• _Requirements_
Both the line containing "base_cover();" and the line containing "if empty is" belong in the answer, along with every line between them; print exactly those.

○ ○ ○ ○ ○ ○ ○

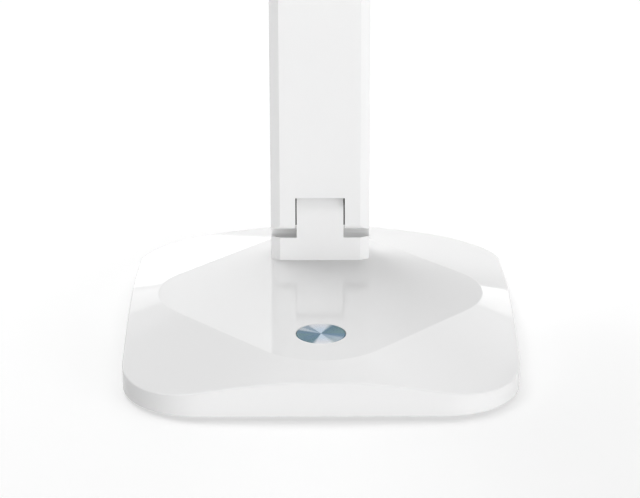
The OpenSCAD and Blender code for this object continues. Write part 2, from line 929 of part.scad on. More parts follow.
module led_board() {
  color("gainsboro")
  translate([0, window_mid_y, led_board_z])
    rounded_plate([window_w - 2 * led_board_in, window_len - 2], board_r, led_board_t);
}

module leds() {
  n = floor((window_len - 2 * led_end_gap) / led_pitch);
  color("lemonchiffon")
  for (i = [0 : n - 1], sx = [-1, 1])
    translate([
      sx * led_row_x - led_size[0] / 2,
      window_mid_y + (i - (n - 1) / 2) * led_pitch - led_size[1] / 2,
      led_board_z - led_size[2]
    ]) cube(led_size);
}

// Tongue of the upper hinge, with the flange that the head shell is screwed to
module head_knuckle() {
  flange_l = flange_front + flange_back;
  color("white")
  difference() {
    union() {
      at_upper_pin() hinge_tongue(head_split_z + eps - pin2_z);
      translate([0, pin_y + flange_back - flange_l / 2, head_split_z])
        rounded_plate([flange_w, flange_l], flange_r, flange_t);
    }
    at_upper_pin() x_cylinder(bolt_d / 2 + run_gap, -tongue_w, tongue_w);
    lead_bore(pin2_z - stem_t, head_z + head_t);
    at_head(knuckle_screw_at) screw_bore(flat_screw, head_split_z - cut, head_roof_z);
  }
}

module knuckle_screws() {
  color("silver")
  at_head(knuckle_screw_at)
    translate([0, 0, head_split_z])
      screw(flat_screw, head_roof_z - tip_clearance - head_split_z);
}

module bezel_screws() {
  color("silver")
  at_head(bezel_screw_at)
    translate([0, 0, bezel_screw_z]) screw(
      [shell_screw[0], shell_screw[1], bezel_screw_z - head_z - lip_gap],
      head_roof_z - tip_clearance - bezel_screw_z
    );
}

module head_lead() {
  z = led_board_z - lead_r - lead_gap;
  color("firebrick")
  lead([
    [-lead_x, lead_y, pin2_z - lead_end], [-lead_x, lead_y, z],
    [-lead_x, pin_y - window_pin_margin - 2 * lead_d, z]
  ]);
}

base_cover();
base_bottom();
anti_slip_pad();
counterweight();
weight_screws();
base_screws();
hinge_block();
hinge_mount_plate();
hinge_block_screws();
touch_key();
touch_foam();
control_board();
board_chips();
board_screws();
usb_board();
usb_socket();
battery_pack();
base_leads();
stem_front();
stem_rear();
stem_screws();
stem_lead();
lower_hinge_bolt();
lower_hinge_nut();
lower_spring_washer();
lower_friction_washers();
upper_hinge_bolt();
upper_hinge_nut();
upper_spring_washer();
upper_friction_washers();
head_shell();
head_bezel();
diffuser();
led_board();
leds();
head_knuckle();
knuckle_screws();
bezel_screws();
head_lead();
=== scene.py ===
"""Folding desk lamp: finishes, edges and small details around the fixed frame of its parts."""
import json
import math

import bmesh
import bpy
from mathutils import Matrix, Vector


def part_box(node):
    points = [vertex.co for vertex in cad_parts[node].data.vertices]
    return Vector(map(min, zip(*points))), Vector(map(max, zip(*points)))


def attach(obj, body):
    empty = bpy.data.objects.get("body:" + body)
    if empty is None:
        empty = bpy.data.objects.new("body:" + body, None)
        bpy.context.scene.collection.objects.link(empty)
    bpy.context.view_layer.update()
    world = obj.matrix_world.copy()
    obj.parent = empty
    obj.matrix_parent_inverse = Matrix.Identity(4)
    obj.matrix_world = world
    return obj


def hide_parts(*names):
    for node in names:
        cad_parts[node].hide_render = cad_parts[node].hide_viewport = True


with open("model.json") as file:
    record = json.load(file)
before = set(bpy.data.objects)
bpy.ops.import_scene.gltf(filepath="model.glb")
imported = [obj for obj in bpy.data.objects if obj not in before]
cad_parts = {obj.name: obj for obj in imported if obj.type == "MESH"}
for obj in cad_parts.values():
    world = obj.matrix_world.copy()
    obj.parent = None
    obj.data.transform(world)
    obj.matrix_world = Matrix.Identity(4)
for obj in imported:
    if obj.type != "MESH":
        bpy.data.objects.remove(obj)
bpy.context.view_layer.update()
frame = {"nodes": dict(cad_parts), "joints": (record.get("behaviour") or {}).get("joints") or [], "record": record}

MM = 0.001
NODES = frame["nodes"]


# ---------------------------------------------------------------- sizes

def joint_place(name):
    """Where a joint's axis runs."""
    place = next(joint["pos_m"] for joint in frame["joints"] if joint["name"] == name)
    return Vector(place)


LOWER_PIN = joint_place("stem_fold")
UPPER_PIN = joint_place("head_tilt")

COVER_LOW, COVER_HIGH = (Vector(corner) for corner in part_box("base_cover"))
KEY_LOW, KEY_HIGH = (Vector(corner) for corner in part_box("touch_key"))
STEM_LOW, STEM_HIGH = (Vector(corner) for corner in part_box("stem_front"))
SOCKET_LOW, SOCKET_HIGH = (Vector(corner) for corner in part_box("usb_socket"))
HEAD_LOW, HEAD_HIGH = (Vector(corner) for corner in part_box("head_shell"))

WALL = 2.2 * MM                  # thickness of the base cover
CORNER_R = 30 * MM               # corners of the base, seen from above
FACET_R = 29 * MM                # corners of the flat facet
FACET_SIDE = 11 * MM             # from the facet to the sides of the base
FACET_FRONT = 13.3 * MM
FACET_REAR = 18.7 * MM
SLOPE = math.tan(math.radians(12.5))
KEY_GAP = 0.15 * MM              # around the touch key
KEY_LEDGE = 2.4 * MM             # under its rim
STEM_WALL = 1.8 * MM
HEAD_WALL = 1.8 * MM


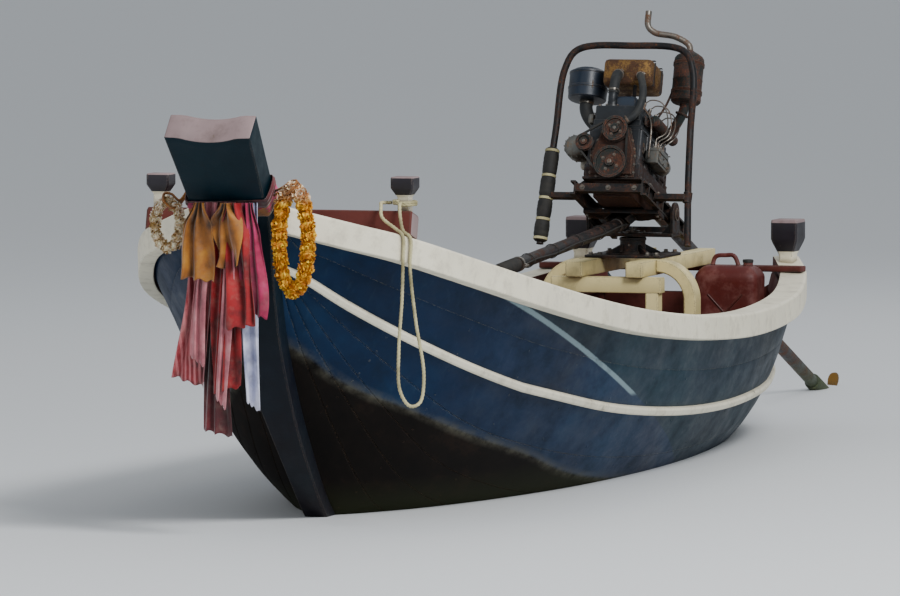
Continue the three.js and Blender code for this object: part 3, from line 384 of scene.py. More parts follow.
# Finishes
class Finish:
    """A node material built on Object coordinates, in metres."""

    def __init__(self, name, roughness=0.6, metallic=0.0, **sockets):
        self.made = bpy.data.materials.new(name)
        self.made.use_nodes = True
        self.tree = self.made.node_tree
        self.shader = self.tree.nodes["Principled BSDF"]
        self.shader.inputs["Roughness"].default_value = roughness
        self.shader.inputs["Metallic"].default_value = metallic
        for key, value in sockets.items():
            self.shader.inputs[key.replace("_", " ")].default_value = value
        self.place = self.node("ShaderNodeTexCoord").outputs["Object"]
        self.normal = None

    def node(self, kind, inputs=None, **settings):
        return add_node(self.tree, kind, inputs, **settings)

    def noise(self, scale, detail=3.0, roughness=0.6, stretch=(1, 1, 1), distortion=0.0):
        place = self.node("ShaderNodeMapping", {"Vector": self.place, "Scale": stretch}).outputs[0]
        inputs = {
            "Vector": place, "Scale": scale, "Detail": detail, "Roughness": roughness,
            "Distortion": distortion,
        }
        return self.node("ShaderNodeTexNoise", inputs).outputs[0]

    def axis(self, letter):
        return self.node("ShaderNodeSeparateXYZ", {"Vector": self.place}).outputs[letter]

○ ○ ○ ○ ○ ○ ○

• _Solution_
base_cover();
base_bottom();
anti_slip_pad();
counterweight();
weight_screws();
base_screws();
hinge_block();
hinge_mount_plate();
hinge_block_screws();
touch_key();
touch_foam();
control_board();
board_chips();
board_screws();
usb_board();
usb_socket();
battery_pack();
base_leads();
stem_front();
stem_rear();
stem_screws();
stem_lead();
lower_hinge_bolt();
lower_hinge_nut();
lower_spring_washer();
lower_friction_washers();
upper_hinge_bolt();
upper_hinge_nut();
upper_spring_washer();
upper_friction_washers();
head_shell();
head_bezel();
diffuser();
led_board();
leds();
head_knuckle();
knuckle_screws();
bezel_screws();
head_lead();
=== scene.py ===
"""Folding desk lamp: finishes, edges and small details around the fixed frame of its parts."""
import json
import math

import bmesh
import bpy
from mathutils import Matrix, Vector


def part_box(node):
    points = [vertex.co for vertex in cad_parts[node].data.vertices]
    return Vector(map(min, zip(*points))), Vector(map(max, zip(*points)))


def attach(obj, body):
    empty = bpy.data.objects.get("body:" + body)
    if empty is None:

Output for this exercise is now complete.